## Challenge
Output the data exactly, with every line intact.
+---+
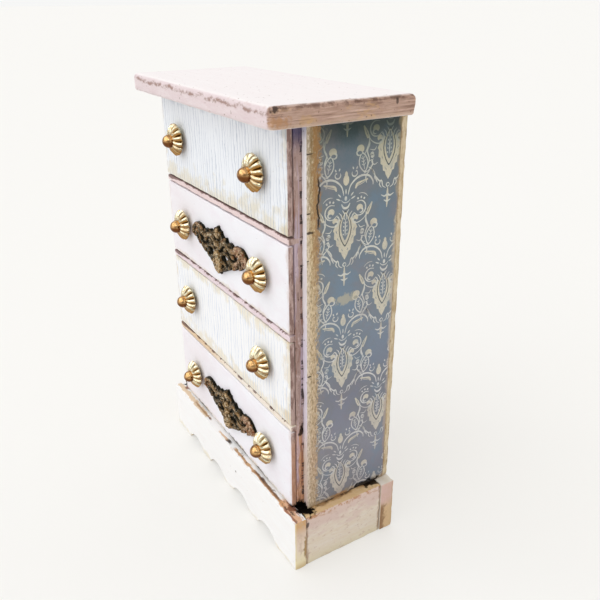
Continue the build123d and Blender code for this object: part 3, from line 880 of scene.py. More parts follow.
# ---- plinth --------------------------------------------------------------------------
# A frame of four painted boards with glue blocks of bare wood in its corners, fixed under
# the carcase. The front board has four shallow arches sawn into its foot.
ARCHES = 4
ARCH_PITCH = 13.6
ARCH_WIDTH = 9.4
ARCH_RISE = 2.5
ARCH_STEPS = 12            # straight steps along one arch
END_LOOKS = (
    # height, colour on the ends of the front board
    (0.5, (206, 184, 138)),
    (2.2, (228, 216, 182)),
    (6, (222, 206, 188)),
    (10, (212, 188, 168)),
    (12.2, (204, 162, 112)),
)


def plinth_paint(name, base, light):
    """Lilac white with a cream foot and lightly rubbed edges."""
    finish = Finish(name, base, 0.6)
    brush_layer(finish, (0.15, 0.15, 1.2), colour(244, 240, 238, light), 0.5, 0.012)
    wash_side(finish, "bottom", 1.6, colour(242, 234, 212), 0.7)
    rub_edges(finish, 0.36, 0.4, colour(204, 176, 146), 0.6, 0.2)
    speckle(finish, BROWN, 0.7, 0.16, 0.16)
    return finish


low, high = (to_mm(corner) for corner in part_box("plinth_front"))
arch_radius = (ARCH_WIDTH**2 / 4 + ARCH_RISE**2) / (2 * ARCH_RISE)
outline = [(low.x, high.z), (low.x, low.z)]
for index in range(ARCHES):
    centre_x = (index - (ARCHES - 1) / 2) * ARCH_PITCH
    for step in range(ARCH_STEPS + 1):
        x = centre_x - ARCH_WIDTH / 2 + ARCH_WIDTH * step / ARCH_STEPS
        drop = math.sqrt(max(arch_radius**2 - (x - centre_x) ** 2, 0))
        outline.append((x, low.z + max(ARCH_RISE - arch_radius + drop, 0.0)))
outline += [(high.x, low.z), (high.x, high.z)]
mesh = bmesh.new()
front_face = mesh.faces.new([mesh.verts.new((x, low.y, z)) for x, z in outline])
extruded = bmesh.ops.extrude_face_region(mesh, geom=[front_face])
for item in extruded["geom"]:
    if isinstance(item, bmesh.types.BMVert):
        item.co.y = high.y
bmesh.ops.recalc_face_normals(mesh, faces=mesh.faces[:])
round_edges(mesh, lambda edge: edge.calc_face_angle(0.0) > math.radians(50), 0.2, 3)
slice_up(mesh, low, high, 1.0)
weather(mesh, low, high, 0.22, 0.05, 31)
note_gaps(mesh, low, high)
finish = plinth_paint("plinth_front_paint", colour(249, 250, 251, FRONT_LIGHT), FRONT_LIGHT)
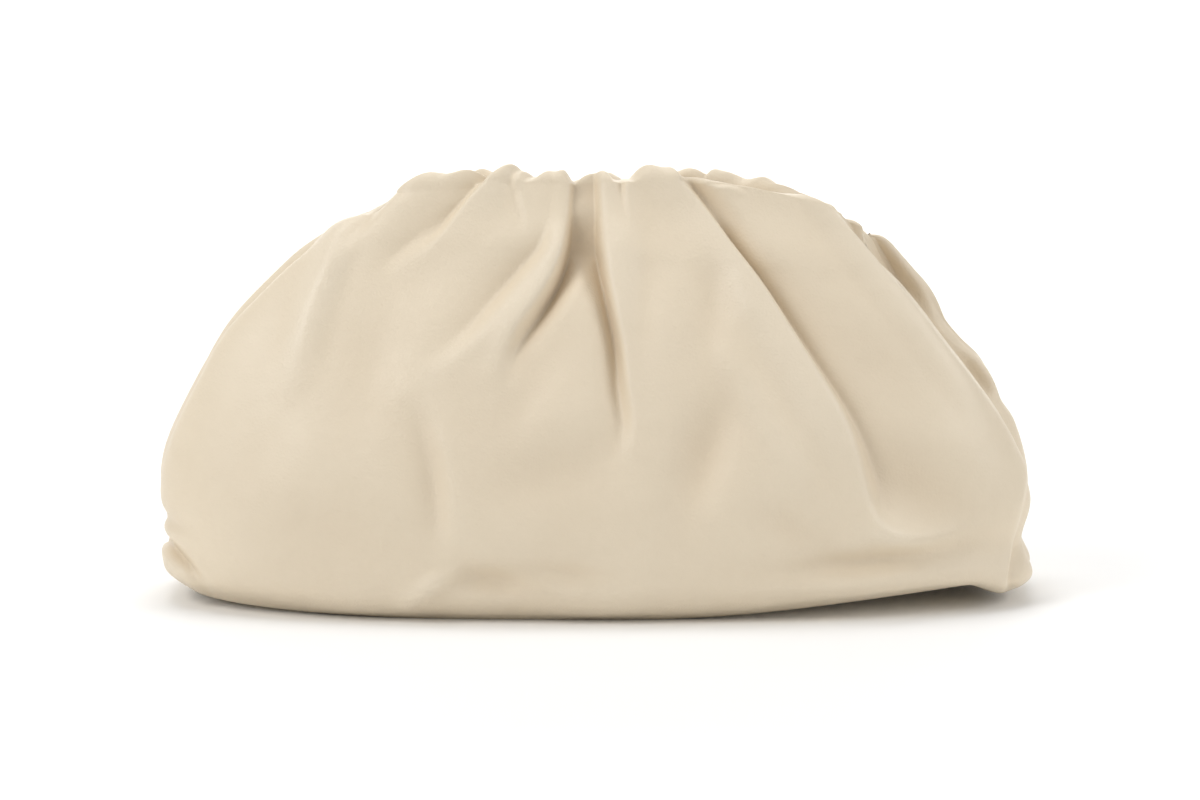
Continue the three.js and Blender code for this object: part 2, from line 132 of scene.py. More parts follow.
+---+
## Output
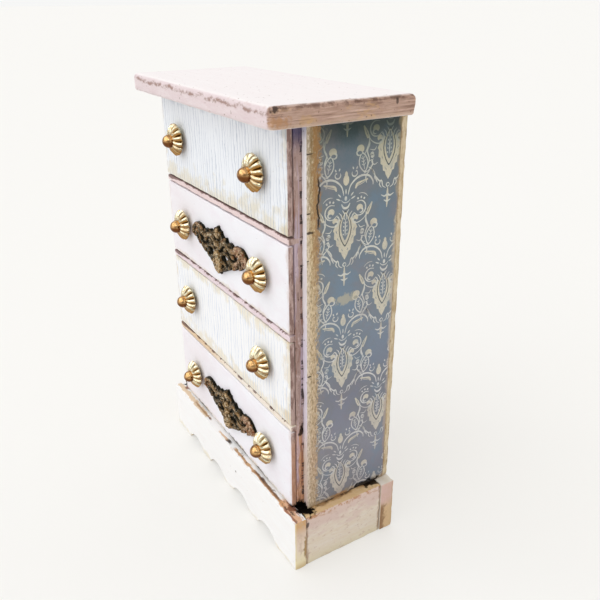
Continue the build123d and Blender code for this object: part 3, from line 880 of scene.py. More parts follow.
# ---- plinth --------------------------------------------------------------------------
# A frame of four painted boards with glue blocks of bare wood in its corners, fixed under
# the carcase. The front board has four shallow arches sawn into its foot.
ARCHES = 4
ARCH_PITCH = 13.6
ARCH_WIDTH = 9.4
ARCH_RISE = 2.5
ARCH_STEPS = 12            # straight steps along one arch
END_LOOKS = (
    # height, colour on the ends of the front board
    (0.5, (206, 184, 138)),
    (2.2, (228, 216, 182)),
    (6, (222, 206, 188)),
    (10, (212, 188, 168)),
    (12.2, (204, 162, 112)),
)


def plinth_paint(name, base, light):
    """Lilac white with a cream foot and lightly rubbed edges."""
    finish = Finish(name, base, 0.6)
    brush_layer(finish, (0.15, 0.15, 1.2), colour(244, 240, 238, light), 0.5, 0.012)
    wash_side(finish, "bottom", 1.6, colour(242, 234, 212), 0.7)
    rub_edges(finish, 0.36, 0.4, colour(204, 176, 146), 0.6, 0.2)
    speckle(finish, BROWN, 0.7, 0.16, 0.16)
    return finish


low, high = (to_mm(corner) for corner in part_box("plinth_front"))
arch_radius = (ARCH_WIDTH**2 / 4 + ARCH_RISE**2) / (2 * ARCH_RISE)
outline = [(low.x, high.z), (low.x, low.z)]
for index in range(ARCHES):
    centre_x = (index - (ARCHES - 1) / 2) * ARCH_PITCH
    for step in range(ARCH_STEPS + 1):
        x = centre_x - ARCH_WIDTH / 2 + ARCH_WIDTH * step / ARCH_STEPS
        drop = math.sqrt(max(arch_radius**2 - (x - centre_x) ** 2, 0))
        outline.append((x, low.z + max(ARCH_RISE - arch_radius + drop, 0.0)))
outline += [(high.x, low.z), (high.x, high.z)]
mesh = bmesh.new()
front_face = mesh.faces.new([mesh.verts.new((x, low.y, z)) for x, z in outline])
extruded = bmesh.ops.extrude_face_region(mesh, geom=[front_face])
for item in extruded["geom"]:
    if isinstance(item, bmesh.types.BMVert):
        item.co.y = high.y
bmesh.ops.recalc_face_normals(mesh, faces=mesh.faces[:])
round_edges(mesh, lambda edge: edge.calc_face_angle(0.0) > math.radians(50), 0.2, 3)
slice_up(mesh, low, high, 1.0)
weather(mesh, low, high, 0.22, 0.05, 31)
note_gaps(mesh, low, high)
finish = plinth_paint("plinth_front_paint", colour(249, 250, 251, FRONT_LIGHT), FRONT_LIGHT)
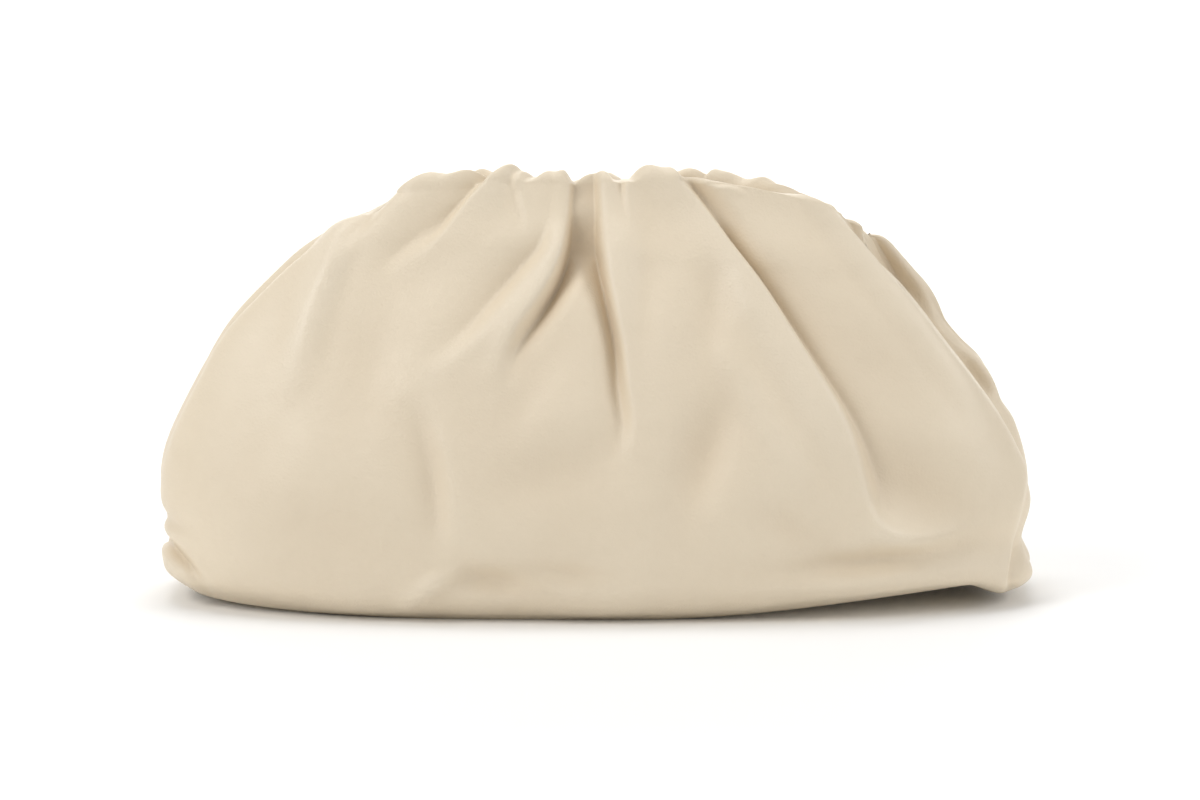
Continue the three.js and Blender code for this object: part 2, from line 132 of scene.py. More parts follow.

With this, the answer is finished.